Under current law, most taxpayers can contribute up to $3,000 into an Individual Retirement Account (IRA). Most taxpayers not covered by retirement plans at work can deduct their IRA contributions from their taxable income. Those with less than $34,000 of adjusted gross income ($54,000 for married taxpayers filing joint returns) can deduct their IRA contributions even if they have retirement plans at work. The funds in an IRA accumulate free of taxes until withdrawal, when all funds, except for any nondeductible contributions, are taxed as ordinary income. Traditional IRAs have several problems for typical taxpayers. First, the tax advantages that investors enjoy or expect—lower tax rates for capital gains or the planned tax exemption for dividends—do not apply to them. Second, the tax deduction for a contribution is worth the least, 10 to 15 cents on the dollar, to low-income taxpayers, who need it the most. Third, most low-income taxpayers simply have trouble saving enough money to make an IRA worth the effort. (The last two problems might be ameliorated with a newly effective tax break that offers a 50% credit for low-income taxpayers who contribute to retirement plans. About the only worthwhile element of the overhaul of retirement savings is that it keeps this tax credit in place.)

The Roth IRA, introduced five years ago, provides another wrinkle. It has the same contribution limits as a regular IRA, but it has two very important differences. While almost all taxpayers can open a regular IRA, a Roth IRA has strict income limits, first applying at $95,000 for single taxpayers and $150,000 for married taxpayers. Second, taxpayers cannot deduct contributions to a Roth IRA, but any withdrawal is tax-free. The tradeoff between an immediate tax deduction and perennial tax deferral is an easy one for an affluent taxpayer, but a difficult one for a working-class taxpayer trying to save for retirement. For taxpayers who are well-off enough to have $3,000 to tuck away, but not so wealthy to breach the income limits, the Roth IRA is a gold mine, if they invest wisely.

The new Retirement Savings Accounts would take the worst aspects of the Roth IRA and make it applicable to all taxpayers. Low-income taxpayers would not get a deduction for their contributions, because traditional IRA accounts would be closed to new contributions. The annual limit on contributions would be $7,500, far above the current $3,000 limit. This is a meaningless increase for most working-class taxpayers but a twofold boon for the rich. Not only can they contribute $4,500 more per year than they can now, but they now can enjoy all of the main benefits of the Roth IRA even if they earn far above the current Roth IRA income limits. Perhaps someone in the Bush administration is convinced that the impetus for the proposal is the concept of helping millions of working-class Americans by eliminating the deduction for IRA contributions. More likely, the Bush administration knows exactly which Americans have $7,500 ready to invest each year. Joe Millionaire has that kind of money at the ready.

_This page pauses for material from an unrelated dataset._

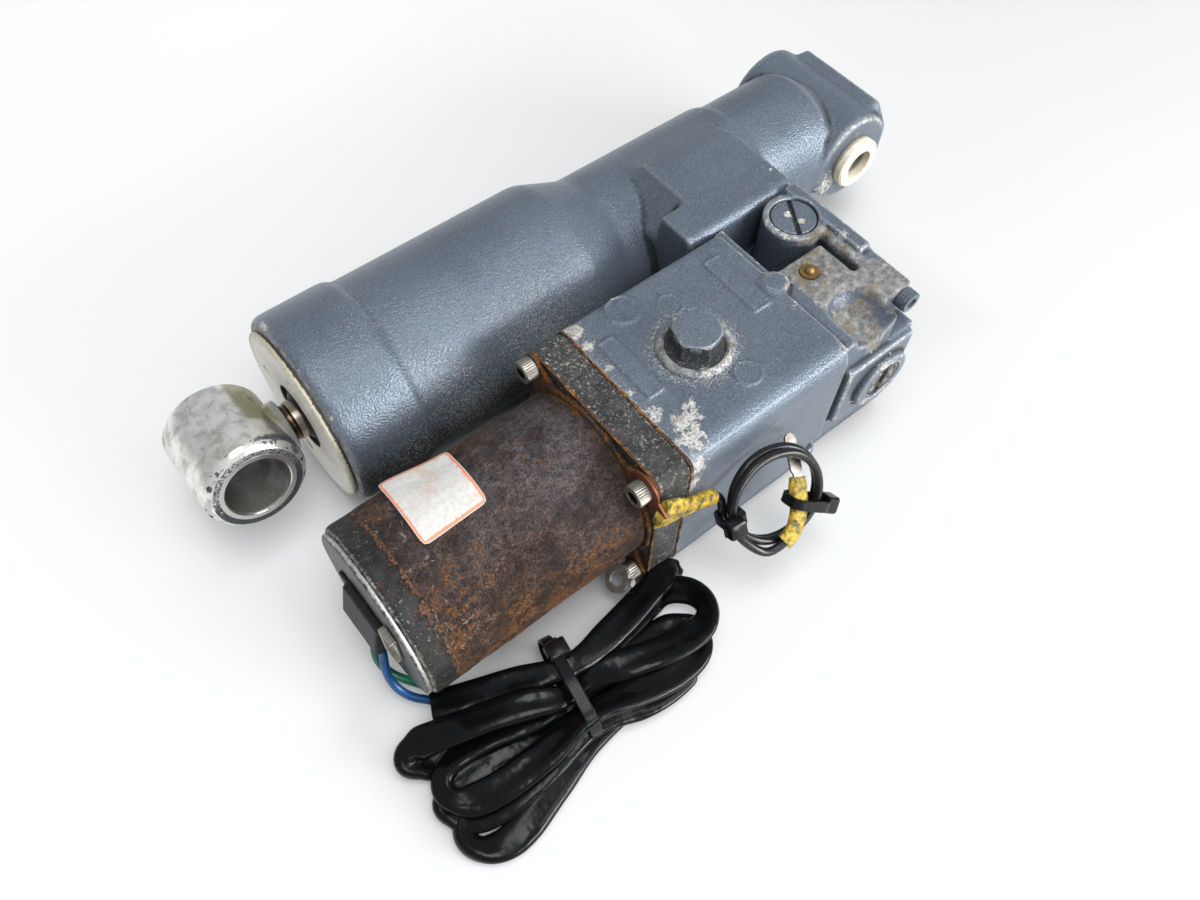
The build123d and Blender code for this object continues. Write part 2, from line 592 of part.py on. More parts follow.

Employer Retirement Savings Accounts

The Bush plan will essentially replace all employer retirement accounts with one-size-fits-all Employer Retirement Savings Accounts. This aspect of the Bush plan is mostly window-dressing, because Congress has, quite rightly, passed several laws in the past few years that make these plans more like each other. For example, workers leaving jobs with 457 plans can now roll their plan balances into IRA accounts, a 401(k) account, or into any other qualified retirement plan.

The "blue book" of explanations from the Treasury Departnment trumpets the simplification of the current morass of rules regarding retirement plans, with particular emphasis on providing a simple solution to meeting the "top-heavy" rule regarding 401(k) accounts. The top-heavy rule ensures that tax-deferred corporate retirement plans do not disproportionately benefit its top employees. In the past, complying with the top-heavy rules often meant unhappy surprises for some managers, who found that some of their 401(k) contributions could not stay in their plans. Nowadays, however, companies can avoid the top-heavy rules by contributing 3 percent of each employee's pay to his or her retirement plan, regardless of how much overall benefit goes to the top employees. This alternative solution to the top-heavy rule, a solution introduced by the Clinton administration and now already in effect, is the centerpiece of the Bush administration's touted simplification plan.

A pitfall in the proposal for Employer Retirement Savings Accounts is that it would allow the immediate introduction of Roth ERSAs, which would have the same limits as current 401(k) accounts—or the planned regular ERSAs—of $12,000 in contributions per year. Contributions to a Roth ERSA would not reduce taxable income, but withdrawals froma Roth ERSA would not be taxed, either. For affluent workers or owners, a Roth ERSA is heaven-sent. They can afford to pay taxes on their contributions, and dearly hope to accumulate lots of money in their tax-free accounts to lavish on their heirs. For rank-and-file workers, the decent aspect of a 401(k)—that contributions aren't taxed currently—goes away entirely.

Another pitfall in the plan writ large is how it will affect the employees of small businesses. A huge incentive for owners of small businesses to establish retirement plans for their employees is that they offer the owners a chance to make large retirement contributions for themselves that they would not otherwise be able to do. Deferring a large chunk of income from taxes by establishing a retirement plan has substantial appeal to many small employers, even if they ignore the upside to their employees. But the Lifetime Savings Account and the Retirement Savings Account would allow those same owners to sock away $15,000 for retirement without doing a thing for their employees. Some small employers will find that $15,000 (or $30,000 if they are married) to be more than enough, and will neither establish nor continue retirement plans for the work and file.

The Bush administration's plan should be dead on arrival in Congress: but that is a normative statement, not a predictive one. Most Democrats should oppose it, because they rely on the poor and middle class for their votes. Some Republicans should oppose it, because it will drastically cut income from interest and capital gains for the foreseeable future, and thus worsen the deficit. The plan may well stagger through Congress with some of its key provisions intact. Those who support even some of those provisions will have cast their votes for trust-fund babies over working-class babies, and for Joe Millionaire over Joe Six-Pack.